Each summer, Broadway in Chicago gives the city a gift: a free concert at Millennium Park that showcases a song or two from each of the shows that will be stopping in Chicago that season. The 2014 summer concert featured stars from 14 shows. But one guy, Dee Snider, the former frontman for the heavy metal rockers Twisted Sister, stole the show with his preview of the world premiere of his Christmas show, Dee Snider’s Rock and Roll Christmas Tale.
So it was that I was looking forward to seeing the show, playing at Chicago’s Broadway Playhouse through Jan. 4, 2015. The show shines when Snider plays the frontman. Sadly, he is onstage for only a small portion of the show.
The tale tells of the troubles of a Twisted-Sister-like metal band (the costumes are a shining star) that still hasn’t made it after 20 years of trying. So, like any good rocker would, they sell their souls to Satan in return for fame and fortune. Or has a spelling-challenged lead singer led them to sell their souls to someone else?
Snider as Frontman
Snider, who wrote the show, acts as narrator and, when the need arises, exorcist (uses a Nutcracker to banish the bad guy). When he’s on stage, the show seemed to naturally raise a notch. When he was offstage, the energy almost visibly waned, not something one wants from what should be a head-banging show.
On stage at the summer concert, Snider offered a glimpse of the show and its kitschy hook: When the rockers tried to rock, their efforts invariably devolve into rock versions of sappy Christmas songs. Who ever realized that the Twisted Sister anthem “We’re Not Gonna Take It” could morph so easily into “O’ Come All Ye Faithful?” When Snider did that during the summer concert, it was a delight. When the rockers in “Dee Snider’s Rock and Roll Christmas Tale” do it, it is confusing.
My husband, a musician who did not see the summer concert, was much more taken with the show. It left me wondering whether having seen Snider on stage simply set my expectations too high.
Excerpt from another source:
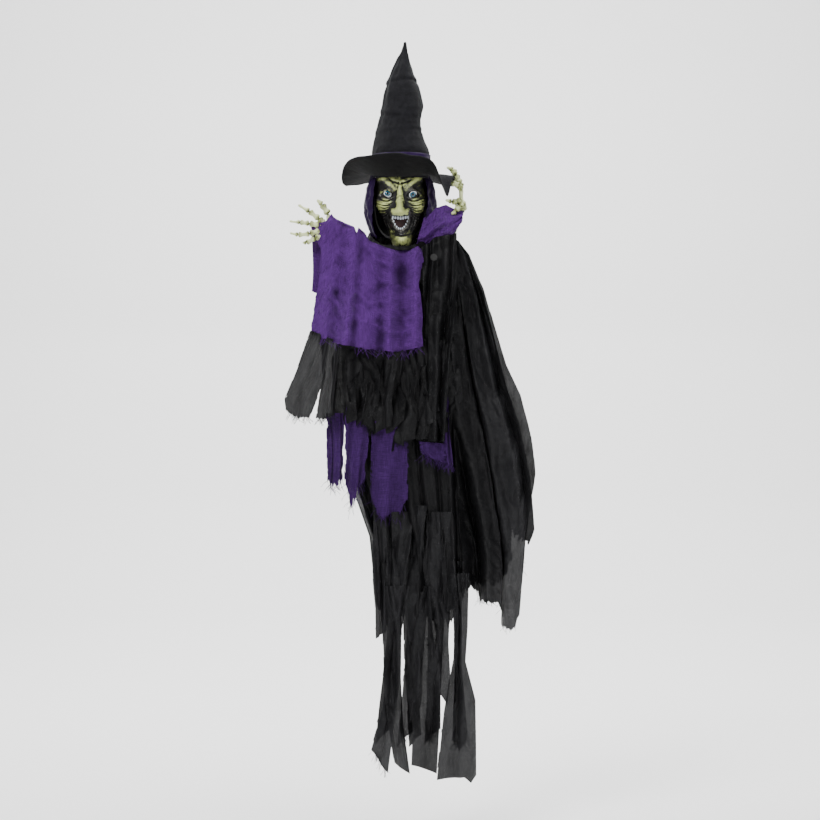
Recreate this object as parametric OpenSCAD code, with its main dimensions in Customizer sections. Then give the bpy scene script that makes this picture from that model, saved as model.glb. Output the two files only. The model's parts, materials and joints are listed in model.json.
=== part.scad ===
/* [Hanger] */
// Bore of the eye that the figure hangs by
eye_d = 8; // [5:0.5:10]
// Width of the steel hanger strap
strap_w = 20; // [18:1:24]
// Thickness of the steel hanger strap
strap_t = 3; // [2:0.5:4]
// Air between the hat brim and the wall plane through the eye
wall_gap = 5; // [3:1:20]

/* [Chest casing] */
// Width of the casing
chest_w = 80; // [74:1:96]
// Depth of the casing
chest_d = 70; // [66:1:84]
// Height of the casing
chest_h = 116; // [112:1:140]
// Wall of the casing
wall = 2.5; // [2:0.25:3]
// Drop from the hanger eye to the top of the casing
chest_drop = 24; // [20:1:30]

/* [Neck drive] */
// Diameter of the neck shaft
shaft_d = 10; // [8:0.5:12]
// Module of the head gear and its pinion
gear_m = 1; // [0.9:0.05:1.1]
// Teeth on the head gear
gear_teeth = 36; // [30:6:36]
// Teeth on the pinion
pinion_teeth = 12; // [12:1:14]
// Diameter of the motor
motor_d = 20; // [16:1:24]

/* [Head] */
// Width of the head shell
head_w = 85; // [76:1:90]
// Height of the head shell from the neck to the crown
head_h = 124; // [115:1:130]
// Wall of the mask and of the rear shell
head_wall = 2.5; // [2:0.25:3]
// Distance between the two eyes
eye_gap = 41; // [36:1:44]
// Diameter of each eyeball
eyeball_d = 17; // [14:0.5:19]

/* [Hat] */
// Radius of the crown at the brim
crown_r = 46; // [44:1:52]
// Height of the crown above the brim
crown_h = 214; // [150:2:260]
// Radius of the brim
brim_r = 95; // [86:1:96]
// Thickness of the felt
felt_t = 2.5; // [1.5:0.25:3]
// Rise of the brim's front and back edges
brim_lift = 21; // [0:1:40]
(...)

Scott liked the overall good natured spirit of the whole thing—not something one would expect from heavy metal frontman.
A Sound Finale
The show starts slow, but builds to a win when the real reason for the Christmas songs crossover is revealed. (Spoiler alert: What’s the difference between Satan and Santa? A misplaced “n” that can cause a rocker to sell his soul to Santa.)
It’s a 90-minute romp with 50 minutes of lackluster followed by fun, Christmas-themed plot twist and a kick-ass finale when Snider finally does what he does best—fronts the band and belts out a song.
If you’re looking for something new this Christmas, consider Dee Snider’s Rock and Roll Christmas Tale. But go for the cheap seats. The Broadway Playhouse at Water Tower Place is a small venue and there are no bad seats. Better yet, look for half-price tickets at HotTix.com. I will be surprised if the show sells out regularly.